On the other hand, if Pitman knew of the paper, he certainly would not have voluntarily left it out of his book for the reason, he himself felt constrained afterwards to assign, that “it formed no part of the proceedings, was not mentioned in open session;” since he had given room to so much matter, not of record, solely for the purpose of adding interest and completeness to his work, and this critical document could add so much to the one and its absence detract so much from the other.
Moreover, in December, the report of the Judge-Advocate-General to the Secretary of War appeared, in which the trial was reviewed, and to which the report to the President, dated July 5th, 1865, was appended. But in both the existence of the petition was ignored.
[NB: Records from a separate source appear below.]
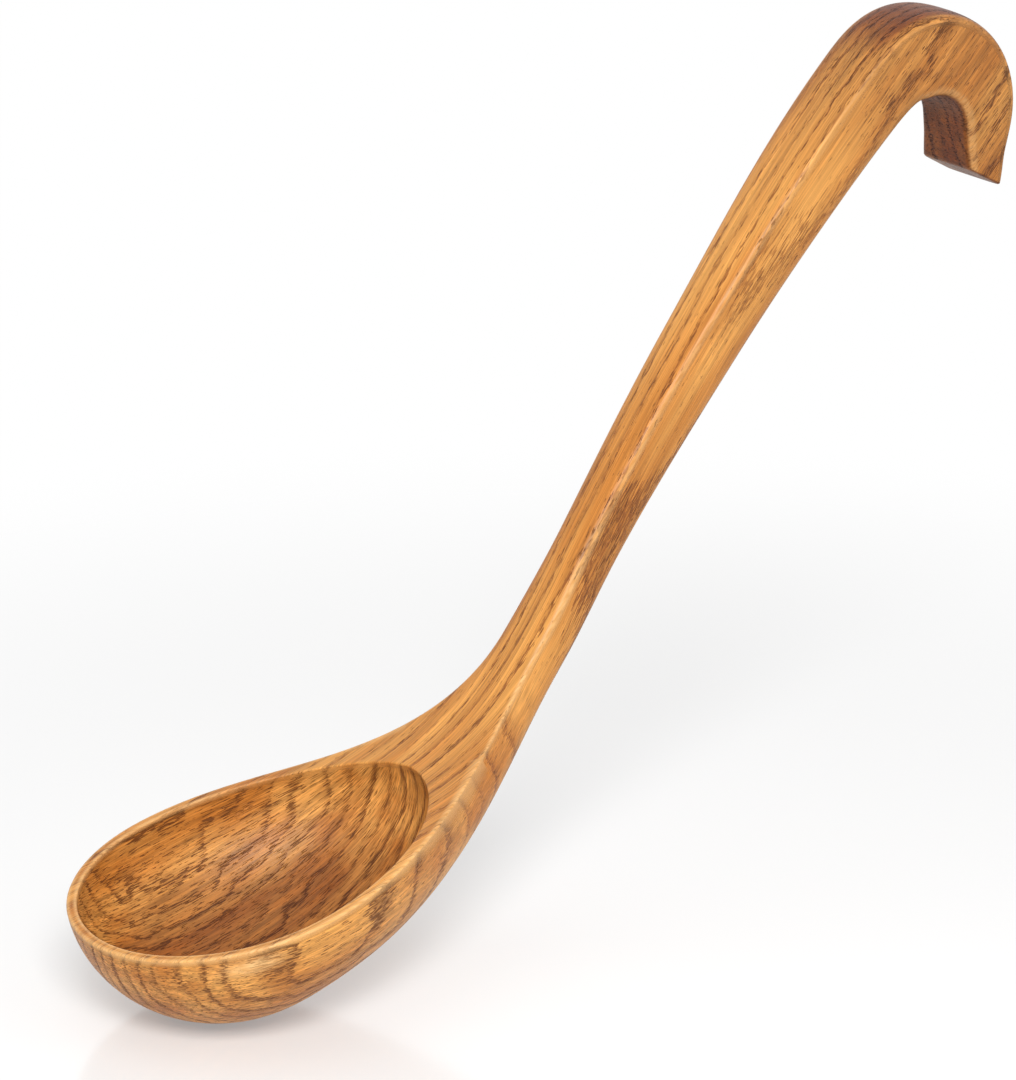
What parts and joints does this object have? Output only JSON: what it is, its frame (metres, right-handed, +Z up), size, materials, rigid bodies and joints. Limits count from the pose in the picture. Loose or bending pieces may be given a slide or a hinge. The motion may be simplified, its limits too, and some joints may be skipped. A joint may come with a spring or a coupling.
{
  "type": "soup ladle",
  "caption": "Deep round-bowled wooden soup ladle carved from one plank, with a rising slim handle that ends in a hook for hanging it.",
  "frame": {"origin": "middle of the ladle's length and width, on the table under the lowest point of the bowl", "axes": "+X from the bowl towards the hook, +Z up, +Y across the ladle to its left side; the ladle is the same on both sides of Y = 0"},
  "size_m": [0.3, 0.0874, 0.2338],
  "materials": {
    "teak": "oiled teak, sanded smooth, semi-matte"
  },
  "bodies": {
    "root": {"bowl": "teak", "handle": "teak", "hook": "teak"}
  },
  "joints": []
}
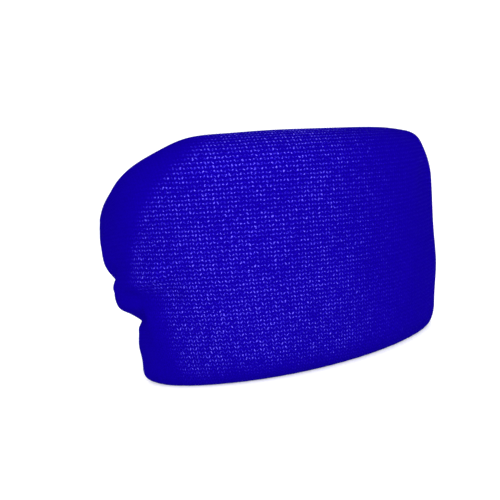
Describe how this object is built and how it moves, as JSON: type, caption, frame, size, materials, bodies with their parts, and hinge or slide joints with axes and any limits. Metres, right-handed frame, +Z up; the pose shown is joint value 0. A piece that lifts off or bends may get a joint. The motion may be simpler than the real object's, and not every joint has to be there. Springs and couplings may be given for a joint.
{
  "type": "padded knit hand wrap sleeve",
  "caption": "Padded elastic knit sleeve pulled over the knuckles of a closed fist, with a foam pad between two knit layers and open at both ends.",
  "frame": {"origin": "centre of the bounding box at floor height, on the plane of the finger rim", "axes": "-Y is the way a punch goes, -X the index-finger side, +X the little-finger side, +Z up through the back of the hand"},
  "size_m": [0.112, 0.071, 0.0765],
  "materials": {
    "outer_knit": "shiny synthetic jersey knit, royal blue",
    "lining_knit": "matt brushed jersey knit, blue",
    "foam": "closed-cell foam, matt",
    "elastic": "ribbed woven elastic tape",
    "thread": "polyester sewing thread"
  },
  "bodies": {
    "root": {"outer_knit_sleeve": "outer_knit", "inner_knit_lining": "lining_knit", "knuckle_foam_pad": "foam", "wrist_elastic": "elastic", "finger_elastic": "elastic", "wrist_hem_stitches": "thread", "finger_hem_stitches": "thread", "pad_tacking_stitches": "thread"}
  },
  "joints": []
}
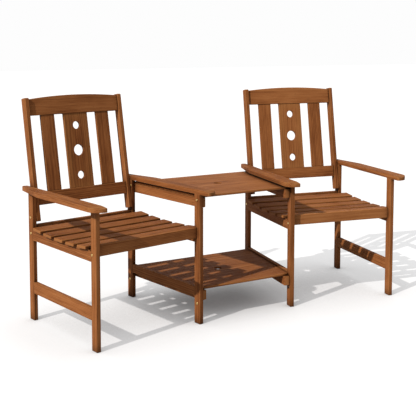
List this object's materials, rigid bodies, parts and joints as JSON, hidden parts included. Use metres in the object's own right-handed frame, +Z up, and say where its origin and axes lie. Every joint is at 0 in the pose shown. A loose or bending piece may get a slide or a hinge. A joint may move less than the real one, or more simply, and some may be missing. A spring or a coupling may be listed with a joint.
{
  "type": "companion seat bench",
  "caption": "Wooden companion bench: slatted armchairs turned slightly together, joined by a shared table with a lower shelf and a parasol hole.",
  "frame": {"origin": "on the floor, at the middle of the bench's plan box", "axes": "+Z up, +X along the bench's width to the sitter's left, -Y to the front, where the sitters face"},
  "size_m": [1.6614, 0.7253, 0.9271],
  "materials": {
    "oiled_hardwood": "oiled, satin",
    "brassed_bolt": "yellow-plated",
    "zinc_nut": "zinc-plated"
  },
  "bodies": {
    "root": {"barrel_nuts": "zinc_nut", "cross_rail_bolts": "brassed_bolt", "left_centre_back_slat": "oiled_hardwood", "left_front_apron": "oiled_hardwood", "left_front_inner_leg": "oiled_hardwood", "left_front_outer_leg": "oiled_hardwood", "left_inner_arm": "oiled_hardwood", "left_inner_back_slat": "oiled_hardwood", "left_inner_back_stile": "oiled_hardwood", "left_inner_seat_rail": "oiled_hardwood", "left_inner_stretcher": "oiled_hardwood", "left_lower_back_rail": "oiled_hardwood", "left_outer_arm": "oiled_hardwood", "left_outer_back_slat": "oiled_hardwood", "left_outer_back_stile": "oiled_hardwood", "left_outer_seat_rail": "oiled_hardwood", "left_outer_stretcher": "oiled_hardwood", "left_rear_inner_leg": "oiled_hardwood", "left_rear_outer_leg": "oiled_hardwood", "left_rear_seat_rail": "oiled_hardwood", "left_seat_slat_1": "oiled_hardwood", "left_seat_slat_2": "oiled_hardwood", "left_seat_slat_3": "oiled_hardwood", "left_seat_slat_4": "oiled_hardwood", "left_seat_slat_5": "oiled_hardwood", "left_shelf_rail": "oiled_hardwood", "left_table_rail": "oiled_hardwood", "left_top_back_rail": "oiled_hardwood", "lower_leg_bolts": "brassed_bolt", "lower_leg_nuts": "zinc_nut", "right_centre_back_slat": "oiled_hardwood", "right_front_apron": "oiled_hardwood", "right_front_inner_leg": "oiled_hardwood", "right_front_outer_leg": "oiled_hardwood", "right_inner_arm": "oiled_hardwood", "right_inner_back_slat": "oiled_hardwood", "right_inner_back_stile": "oiled_hardwood", "right_inner_seat_rail": "oiled_hardwood", "right_inner_stretcher": "oiled_hardwood", "right_lower_back_rail": "oiled_hardwood", "right_outer_arm": "oiled_hardwood", "right_outer_back_slat": "oiled_hardwood", "right_outer_back_stile": "oiled_hardwood", "right_outer_seat_rail": "oiled_hardwood", "right_outer_stretcher": "oiled_hardwood", "right_rear_inner_leg": "oiled_hardwood", "right_rear_outer_leg": "oiled_hardwood", "right_rear_seat_rail": "oiled_hardwood", "right_seat_slat_1": "oiled_hardwood", "right_seat_slat_2": "oiled_hardwood", "right_seat_slat_3": "oiled_hardwood", "right_seat_slat_4": "oiled_hardwood", "right_seat_slat_5": "oiled_hardwood", "right_shelf_rail": "oiled_hardwood", "right_table_rail": "oiled_hardwood", "right_top_back_rail": "oiled_hardwood", "shelf_board": "oiled_hardwood", "stile_bolts": "brassed_bolt", "table_rail_bolts": "brassed_bolt", "table_top": "oiled_hardwood"}
  },
  "joints": []
}
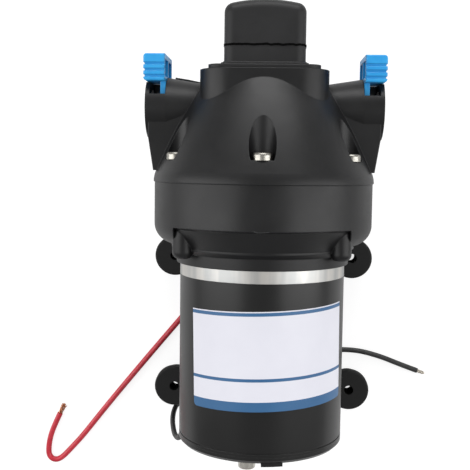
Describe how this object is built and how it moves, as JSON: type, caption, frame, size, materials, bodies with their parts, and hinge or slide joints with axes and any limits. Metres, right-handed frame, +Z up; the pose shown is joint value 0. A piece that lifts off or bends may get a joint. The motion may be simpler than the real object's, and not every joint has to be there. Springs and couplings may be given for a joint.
{
  "type": "caravan water pump",
  "caption": "Diaphragm water pump on a round motor, with a domed head, clipped side ports, a pressure switch on its nose, rubber feet and loose bare-ended leads.",
  "frame": {"origin": "middle of the four foot holes, on the surface that the feet stand on", "axes": "+X towards the right-hand port, +Y along the motor shaft towards the pump head, +Z up from the mounting surface"},
  "size_m": [0.2057, 0.2391, 0.1105],
  "materials": {
    "black_moulding": "fine satin texture of a glass-filled nylon moulding",
    "blue_moulding": "satin moulded plastic",
    "black_paint": "satin black enamel on steel",
    "turned_aluminium": "turned, fine rings",
    "plated_steel": "zinc plated",
    "bearing_steel": "ground and polished",
    "lamination_steel": "stacked stampings, varnished",
    "spring_steel": "drawn wire",
    "ferrite": "sintered magnet, dull grey",
    "copper": "bright copper",
    "winding_wire": "enamelled copper wire",
    "carbon": "pressed carbon",
    "brass": "pressed sheet",
    "sintered_bronze": "porous bush",
    "card": "brown laminate board",
    "black_rubber": "moulded, matt",
    "white_moulding": "natural acetal",
    "die_cast": "die cast, machined bore",
    "label_film": "printed film, bare of words",
    "red_cover": "soft extruded cover",
    "black_cover": "soft extruded cover",
    "tinned_tip": "tinned copper"
  },
  "bodies": {
    "pump": {"lower_housing": "black_moulding", "upper_housing": "black_moulding", "head_screws": "plated_steel", "adapter_screws": "plated_steel", "valve_plate": "white_moulding", "valve_plate_seal": "black_rubber", "outlet_seal": "black_rubber", "inlet_valves": "black_rubber", "outlet_valve": "black_rubber", "diaphragm": "black_rubber", "front_plate": "turned_aluminium", "front_bearing_outer": "bearing_steel", "motor_can": "black_paint", "magnets": "ferrite", "end_bell": "black_paint", "rear_bush": "sintered_bronze", "bolt_washers": "plated_steel", "through_bolts": "plated_steel", "brush_card": "card", "brush_boxes": "brass", "brushes": "carbon", "brush_springs": "spring_steel", "switch_base": "black_moulding", "switch_screws": "plated_steel", "switch_diaphragm": "black_rubber", "switch_spring": "spring_steel", "spring_collar": "white_moulding", "microswitch": "black_moulding", "microswitch_terminals": "brass", "switch_cover": "black_moulding", "base_plate": "black_paint", "base_screws": "plated_steel", "rubber_feet": "black_rubber", "rating_label": "label_film", "black_lead_grommet": "black_rubber", "red_lead_grommet": "black_rubber", "red_lead": "red_cover", "red_lead_strands": "copper", "black_lead": "black_cover", "black_lead_tip": "tinned_tip"},
    "rotor": {"shaft": "bearing_steel", "armature_core": "lamination_steel", "armature_windings": "winding_wire", "commutator": "copper", "cam": "die_cast", "cam_set_screw": "plated_steel", "front_bearing_inner": "bearing_steel", "front_bearing_balls": "bearing_steel", "wobble_bearing_inner": "bearing_steel", "wobble_bearing_balls": "bearing_steel"},
    "wobble": {"wobble_plate": "white_moulding", "wobble_bearing_outer": "bearing_steel", "piston_buttons": "white_moulding", "piston_screws": "plated_steel"},
    "left_clip": {"left_clip": "blue_moulding"},
    "right_clip": {"right_clip": "blue_moulding"},
    "plunger": {"switch_plunger": "white_moulding", "microswitch_button": "white_moulding"}
  },
  "joints": [
    {"name": "rotor_spin", "type": "hinge", "parent": "pump", "child": "rotor", "pos_m": [0, 0.0382, 0.06], "axis": [0, 1, 0], "continuous": true},
    {"name": "wobble_nod", "type": "hinge", "parent": "rotor", "child": "wobble", "pos_m": [0, 0.0764, 0.06], "axis": [0, 0.9981, 0.061], "continuous": true, "deforming": ["diaphragm"]},
    {"name": "left_clip_slide", "type": "slide", "parent": "pump", "child": "left_clip", "axis": [0, 1, 0], "range_m": [0, 0.009]},
    {"name": "right_clip_slide", "type": "slide", "parent": "pump", "child": "right_clip", "axis": [0, 1, 0], "range_m": [0, 0.009]},
    {"name": "plunger_slide", "type": "slide", "parent": "pump", "child": "plunger", "axis": [0, 1, 0], "range_m": [0, 0.001], "stiffness_N_per_m": 1500, "springref_m": -0.004, "deforming": ["switch_spring", "switch_diaphragm"]}
  ],
  "couplings": [
    {"joint": "wobble_nod", "follows": "rotor_spin", "ratio": -1}
  ]
}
Whatever may have been the true inwardness of these significant omissions, their inevitable effect was to convince the mass of the people of the non-existence of a recommendation to mercy; and the petition of the five officers might have reposed in silence in the secret archives of the War Department, had it not been for the alienation of the President from the party which had elected him, his gradual gravitation towards his own section, and finally his revolt from the sway of Stanton. During this period, the rumors that the Court had recommended Mrs. Surratt to the clemency of the Executive and that the paper had never reached the Executive, coupled with stories that from the close of the trial to the hour of the execution the President had been kept under confinement and in a state of semi-stupefaction by a band of reckless partisans who were bound there should be no clemency, grew louder and louder. But they were never traceable to any reliable source. In fact, the coolness which had been for a long time growing between Andrew Johnson and Edwin M. Stanton did not break out into an open rupture until as late as the month of March, 1867. The other members of the Cabinet, which Johnson had inherited from Lincoln, who disagreed with Johnson on the question of Reconstruction, Harlan, Dennison and Speed, resigned, on account of that disagreement, in the summer of 1866; but Stanton stayed on. When the Tenure of Office bill was passed by the Congress in February, 1867, the Secretary of War was still so much in accord with the President as to unite with the other members of the reconstructed Cabinet in an emphatic condemnation of the bill as unconstitutional, and to be asked by the President to draft his veto message.